So how did we get here? The immediate reason, of course, is that the Houthis have launched 27 attacks on commercial shipping in the Red Sea in the approaches to the Suez Canal, one of the busiest shipping lanes in the world, in nominal support of Hamas. (Not a great time to have had an initially incommunicado, and still-hospitalized, US Secretary of Defense Lloyd Austin, who authorized the strikes in Yemen from his hospital bed on Thursday.)
The Houthis, who were once a ragtag militia with the purely local aim of trying to overthrow the Yemen government, are now projecting Iranian power, not only in the Red Sea but across the region. In other words, just as Hezbollah in Lebanon, 1,500 miles to the north of Yemen, is effectively an arm of the Iranian government, so too now are the Houthis.
The Houthis practice a form of Zaydi Shiism that is theologically distinct from the orthodox Shia clerics who run Iran, and while the Houthis have been sympathetic to Iran in the past, it is only in recent years that they have become close allies.
Here is how that happened: In 2015, in what would turn out to be a spectacular act of strategic folly, the de facto ruler of Saudi Arabia, Crown Prince Mohammed Bin Salman, then the Saudi minister of defense, launched a war in neighboring Yemen to prevent the rebel Houthis from taking over the country.
The Saudis used considerable airpower in Yemen, killing an estimated 24,000 people, including 9,000 civilians, and leveling schools and hospitals with US intelligence and support, causing what the United Nations at the time called “the world’s worst humanitarian crisis.” Sound familiar? It was particularly ironic then that the Saudi crown prince convened a conference of Arab leaders last November in Riyadh who issued public statements condemning Israel’s actions in Gaza. (Of course, a key difference in the conflicts is that the war in Gaza was touched off by Hamas’ attack on Israel.)

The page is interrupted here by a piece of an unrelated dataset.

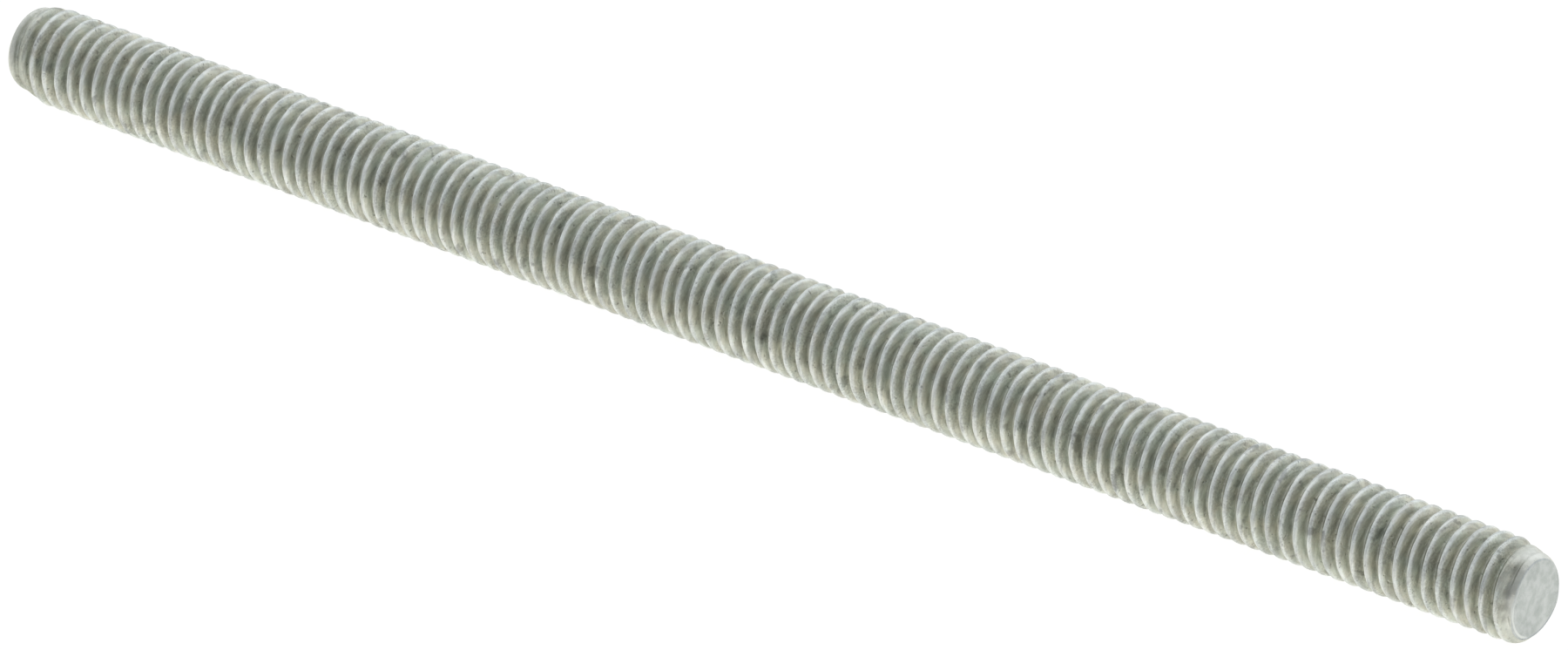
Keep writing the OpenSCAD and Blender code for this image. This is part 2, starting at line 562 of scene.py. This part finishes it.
def galvanised():
    """Dull zinc: light on the crests, darker and more olive down in the groove."""
    material = bpy.data.materials.new("galvanised_zinc")
    material.use_nodes = True
    g = Graph(material.node_tree)
    where = g.add("ShaderNodeTexCoord").outputs["Object"]
    across = g.vector("MULTIPLY", where, (0, 1, 1))
    radius = g.vector("LENGTH", across)
    x, y, z = g.add("ShaderNodeSeparateXYZ", {0: where}).outputs
    along = g.math("ABSOLUTE", x)
    # Places wound back by the helix, so that a stretched noise runs along the
    # thread; they jump where the pin meets the floor.
    turn = g.math("ARCTAN2", g.math("MULTIPLY", y, -1.0), z)
    unwound = g.math("MULTIPLY_ADD", turn, PITCH / math.tau, x)
    threadwise = g.add("ShaderNodeCombineXYZ", {0: unwound, 1: y, 2: z}).outputs[0]

    cloud = g.noise(where, **CLOUD)
    grain = g.noise(where, **GRAIN)
    blotch = g.noise(threadwise, **BLOTCH)
    streak = g.noise(threadwise, **STREAK)
    hue = g.noise(where, **HUE)
    pit = g.noise(where, **PIT)
    stain = g.noise(threadwise, **STAIN)
    rust = g.noise(where, **RUST)
    smudge = g.noise(where, **SMUDGE)

    # The colour goes by how deep in the groove a place is; its darkening towards the root
    # is partly painted shade.
    lowered = g.math("ADD", radius, -UNEVEN / 2)
    uneven = g.math("MULTIPLY_ADD", grain, UNEVEN, lowered)
    off_crest = g.ramp(uneven, *(CREST_R - depth for depth in CREST_TO_FLANK))
    deep = g.ramp(uneven, CREST_R - ROOT_FROM, GROOVE_R)
    tint = g.ramp(hue, *TINT)
    crest, flank, root = (
        g.mix(tint, *pair) for pair in (CREST_COLOURS, FLANK_COLOURS, ROOT_COLOURS)
    )
    colour = g.mix(off_crest, crest, g.mix(deep, flank, root))
    colour = g.mix(g.ramp(rust, *RUST_SHARE), colour, RUST_COLOUR)

    # Matt, grainy patches lie among smoother ones.
    matt = g.ramp(cloud, *MATT)
    tone = g.math("MULTIPLY", g.ramp(grain, *GRAIN_TONE), g.ramp(matt, *GRAIN_SWING))
    tone = g.math("ADD", tone, g.ramp(streak, *STREAK_TONE))
    tone = g.math("ADD", tone, g.ramp(blotch, *BLOTCH_TONE))
    tone = g.math("MULTIPLY", tone, g.ramp(pit, *PIT_TONE))
    tone = g.math("MULTIPLY", tone, g.ramp(stain, *STAIN_TONE))
    colour = g.scaled(colour, tone)

    # Painted reflected light: the colour is made palest round the ends and over the zinc
    # that fills the last of the groove.
    cloudy = g.ramp(smudge, *CLOUDY)
    over_fill = g.beside(across, FILLED[1], *FILL_SIDE)
    over_fill = g.math("MULTIPLY", g.towards_end(x, *FILL_ZONE), over_fill)
    painted_end_light = g.math("MAXIMUM", g.towards_end(along, *PAINTED_END_LIGHT_ZONE), over_fill)
    colour = g.mix(painted_end_light, colour, g.mix(cloudy, *PAINTED_END_LIGHT_COLOURS))
    colour = g.scaled(colour, marks(g, where))

    # The cut end faces are a little bluer, with cloudy stains.
    colour = g.mix(g.towards_end(along, *FACE_ZONE), colour, g.mix(cloudy, *FACE_COLOURS))
    # A painted highlight along part of the +X end's rim.
    colour = g.mix(rim_highlight_share(g, x, across), colour, RIM_HIGHLIGHT_COLOUR)

    height = g.math("MULTIPLY", grain, g.ramp(matt, *GRAIN_HEIGHT))
    height = g.math("MULTIPLY_ADD", streak, STREAK_HEIGHT, height)
    height = g.math("SUBTRACT", height, g.ramp(pit, *PIT_HOLLOW))
    bump = g.add(
        "ShaderNodeBump",
        {"Strength": BUMP_STRENGTH, "Distance": BUMP_DISTANCE, "Height": height},
    ).outputs[0]
    shader = g.add(
        "ShaderNodeBsdfPrincipled",
        {
            "Base Color": colour,
            "Metallic": METALLIC,
            "Roughness": g.ramp(cloud, *ROUGHNESS),
            "Normal": bump,
        },
    )
    g.add("ShaderNodeOutputMaterial", {"Surface": shader.outputs[0]})
    return material


# ---------------------------------------------------------------- stage and light
WHITE = rgb(1, 1, 1)
FLOOR_SIZE = 6.0
FLOOR_COLOUR = rgb(0.42, 0.42, 0.41)
FLOOR_LIFT = 0.89  # its own light where it is seen, which brings it to white
FLOOR_TINT = rgb(0.995, 0.985, 0.95)  # of the light that metal takes from it
# Between these places in front of the pin that light goes down to FRONT_LIFT.
FRONT_Y = (-0.004, -0.030)
FRONT_LIFT = 0.43
WORLD_LIGHT = 0.5
SKY_TINT = rgb(0.943, 0.969, 1.0)
# The sky is dimmer along -X, and it is open, and so dimmer still, on one side.
BACK_FROM, BACK_TO, BACK_LEVEL = -0.1, -0.7, 0.72
OPEN_SIDE = (0.546, -0.696, 0.466)
OPEN_FROM, OPEN_TO = -0.15, 0.56  # cosine of the angle to that side
OPEN_LEVEL = 0.62
LAMP_PLACE = (-0.1, 0.2, 1.0)
LAMP_SIZE = 1.6
LAMP_POWER = 1.0  # watts


def ray_kinds(g):
    """1 for what the camera sees, and 1 for what a mirror or glass shows."""
    path = g.add("ShaderNodeLightPath").outputs
    shown = g.math("MAXIMUM", path["Is Glossy Ray"], path["Is Transmission Ray"])
    return path["Is Camera Ray"], shown


def white_floor():
    """Matt floor, lifted to white where it is seen but keeping the pin's shadow."""
    material = bpy.data.materials.new("floor_white")
    material.use_nodes = True
    g = Graph(material.node_tree)
    camera_ray, shown = ray_kinds(g)
    matt = g.add("ShaderNodeBsdfDiffuse", {"Color": FLOOR_COLOUR})
    # What metal takes from the floor is dimmer in front of the pin.
    place = g.add("ShaderNodeNewGeometry").outputs["Position"]
    y = g.add("ShaderNodeSeparateXYZ", {0: place}).outputs["Y"]
    mirrored = g.math("MULTIPLY", shown, g.ramp(y, *FRONT_Y, FLOOR_LIFT, FRONT_LIFT))
    seen = g.math("MULTIPLY", camera_ray, FLOOR_LIFT)
    lift = g.add(
        "ShaderNodeEmission",
        {
            "Color": g.mix(shown, WHITE, FLOOR_TINT),
            "Strength": g.math("MAXIMUM", seen, mirrored),
        },
    )
    both = g.add("ShaderNodeAddShader", {0: matt.outputs[0], 1: lift.outputs[0]})
    g.add("ShaderNodeOutputMaterial", {"Surface": both.outputs[0]})
    return material


def make_world():
    """White for the camera, and for the pin a soft, slightly blue sky."""
    world = bpy.data.worlds.new("studio")
    world.use_nodes = True
    bpy.context.scene.world = world
    g = Graph(world.node_tree)
    camera_ray, shown = ray_kinds(g)
    where = g.add("ShaderNodeTexCoord").outputs["Generated"]
    to_open = g.vector("DOT_PRODUCT", where, OPEN_SIDE)
    opened = g.ramp(to_open, OPEN_FROM, OPEN_TO, 1.0, OPEN_LEVEL, smooth=False)
    x = g.add("ShaderNodeSeparateXYZ", {0: where}).outputs["X"]
    dim = g.ramp(x, BACK_FROM, BACK_TO, 1.0, BACK_LEVEL, smooth=False)
    back = g.ramp(x, BACK_TO, -1.0, 0.0, 1 - BACK_LEVEL, smooth=False)
    level = g.math("MULTIPLY", opened, g.math("ADD", dim, back))
    light = g.ramp(shown, 0, 1, WORLD_LIGHT, 1.0, smooth=False)
    background = g.add(
        "ShaderNodeBackground",
        {
            "Color": g.mix(camera_ray, SKY_TINT, WHITE),
            "Strength": g.math("MAXIMUM", camera_ray, g.math("MULTIPLY", level, light)),
        },
    )
    g.add("ShaderNodeOutputWorld", {"Surface": background.outputs[0]})


def make_floor():
    half = FLOOR_SIZE / 2
    corners = ((-half, -half), (half, -half), (half, half), (-half, half))
    mesh = bpy.data.meshes.new("floor")
    mesh.from_pydata([(x, y, FLOOR_Z) for x, y in corners], [], [(0, 1, 2, 3)])
    floor = bpy.data.objects.new("floor", mesh)
    floor.data.materials.append(white_floor())
    bpy.context.scene.collection.objects.link(floor)


def turn_to(thing, direction):
    """Turns a lamp or camera to look along direction, with its top up."""
    thing.rotation_mode = "QUATERNION"
    thing.rotation_quaternion = direction.to_track_quat("-Z", "Y")


def make_light():
    """A soft square lamp overhead that faces the pin."""
    light = bpy.data.lights.new("overhead", "AREA")
    light.shape = "SQUARE"
    light.size = LAMP_SIZE
    light.energy = LAMP_POWER
    lamp = bpy.data.objects.new("overhead", light)
    lamp.location = LAMP_PLACE
    turn_to(lamp, -Vector(LAMP_PLACE))
    bpy.context.scene.collection.objects.link(lamp)


# ------------------------------------------------------------------------ the camera
AZIMUTH = math.radians(38.13)
ELEVATION = math.radians(27.75)
SENSOR_WIDTH = 36.0  # mm
LENS = 325.75  # mm
DISTANCE = 1.322
CLIP = (0.05, 20.0)
# Where the pin's middle falls in the picture, right of and below its centre.
MIDDLE_RIGHT = -2.407 * MM
MIDDLE_DOWN = -1.125 * MM


def make_camera():
    right = Vector((math.cos(AZIMUTH), math.sin(AZIMUTH), 0))
    back = Vector((
        math.sin(AZIMUTH) * math.cos(ELEVATION),
        -math.cos(AZIMUTH) * math.cos(ELEVATION),
        math.sin(ELEVATION),
    ))
    up = back.cross(right)
    data = bpy.data.cameras.new("camera")
    data.sensor_width = SENSOR_WIDTH
    data.lens = LENS
    data.clip_start, data.clip_end = CLIP
    camera = bpy.data.objects.new("camera", data)
    camera.location = back * DISTANCE - right * MIDDLE_RIGHT + up * MIDDLE_DOWN
    turn_to(camera, -back)
    bpy.context.scene.collection.objects.link(camera)
    bpy.context.scene.camera = camera


# ------------------------------------------------------------------------- the scene
pin = make_pin()
pin.data.materials.append(galvanised())
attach(pin, "root")
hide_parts("screw_pin")
make_world()
make_floor()
make_light()
make_camera()
bpy.context.scene.view_settings.view_transform = "Standard"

During the Saudi war in Yemen, Iran, which views Saudi Arabia as a critical regional enemy, supplied the Houthis with a steady supply of armed drones and advanced ballistic missiles, the same weapons that the Houthis are now deploying against commercial shipping in the Red Sea. Those weapons have also been used to attack oil facilities in Saudi Arabia and Abu Dhabi, the capital of the Saudi-allied United Arab Emirates, and, more recently, have targeted Israel as well.
After more than seven years of war and not achieving its aim of halting the Houthis from controlling much of Yemen, the Saudis are now trying to negotiate a peace deal with the Houthis, so Saudi Arabia was not one of the named participants on Thursday night’s strikes on Houthi targets. Yet, Saudi Arabia is a key reason that the Houthis are now so closely allied to Iran and so well armed.
In a richly ironic statement, Saudi Arabia expressed concern over the US-led strikes against the Houthi targets, saying, “While the Kingdom stresses the importance of maintaining the security and stability of the Red Sea region, in which freedom of navigation is an international demand because it harms the interests of the entire world, it calls for restraint and avoiding escalation in light of the events the region is witnessing.”
Let’s hope that the US-led strikes restore deterrence against the Houthis launching more strikes in the Red Sea. But already the regional conflict that the Biden administration was hoping to contain has spread to Yemen, to Israel’s northern border with Hezbollah and to Iraq, where a recent US strike on the leader of an Iranian-backed militia has amplified calls for the removal of all US troops that remain in Iraq.